In Avalon High, Ellie has to do the same. I think it's no accident that readers can figure out who everyone "is" by page 30. Ellie (Elaine), after all, has to be Lady of Shalott. It only makes sense. It's who her mother named her after, and what Mr. Morton -- and, to some extent, the reader -- expects. "Everything" seems to point there. The role is ready for her. She just has to step up and do it. The only problem is that she doesn't want it. She refuses to accept that she really is the Lady of Shalott, and in the end, that's why she succeeds. Because of her empathy for Will, she refuses to stay out of the way like she "should." As a result, history isn't repeated. I also loved that she refused to believe that she had to play a role. Even after handing the sword to Will and being revealed as the Lady of the Lake, she refuses to be defined by that: " 'I'm not the Lady of the Lake,' I said firmly....Besides, what if it is true? If you really are Arthur; and I really am Lady of the Lake. . .well, then this isn't how the story's supposed to go, is it? With us, I mean. Together. Like this" (287-288).* Elaine was a pretty independent character to begin with, but what she and the reader learn is that you don't have to accept the role that everyone thinks is designed for you. You need to make your own way.

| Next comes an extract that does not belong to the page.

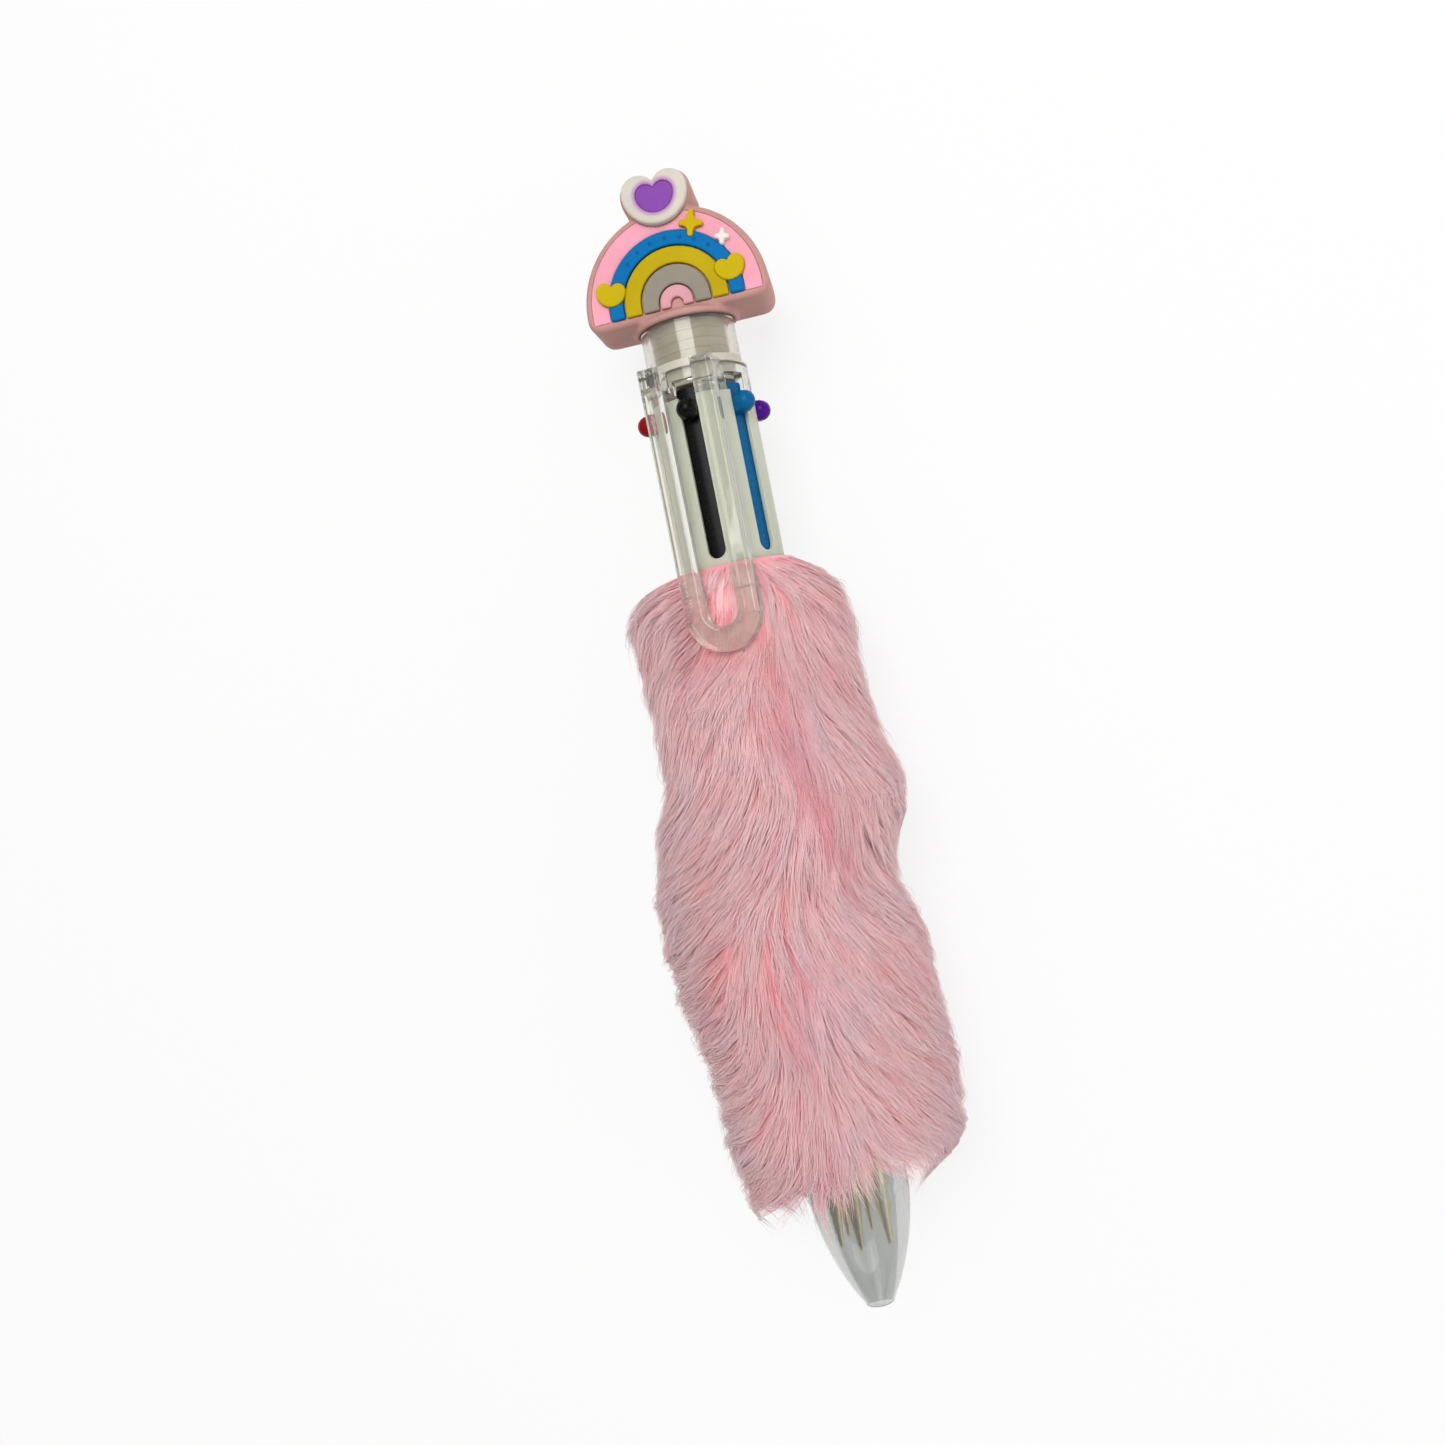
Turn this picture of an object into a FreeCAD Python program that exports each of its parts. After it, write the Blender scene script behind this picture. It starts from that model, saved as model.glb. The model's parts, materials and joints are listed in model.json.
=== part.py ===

A lot of what I've said so far can really be said for the next asset we're going to discuss, "Positive Identity," but I think that, especially as a teenager, these two are linked. Much of the way I figured out who I was and what I wanted to be was in my interractions with my friends. What did they expect of me? Is that what I wanted? Decision-making was partially wrapped up in what I wanted, partially in what everyone else wanted or expected. Resisting peer pressure is easier when you know who you are, or as in Elaine's case, who you aren't.

*Works Cited:
Cabot, Meg. Avalon High. New York: HarperCollins, 2006.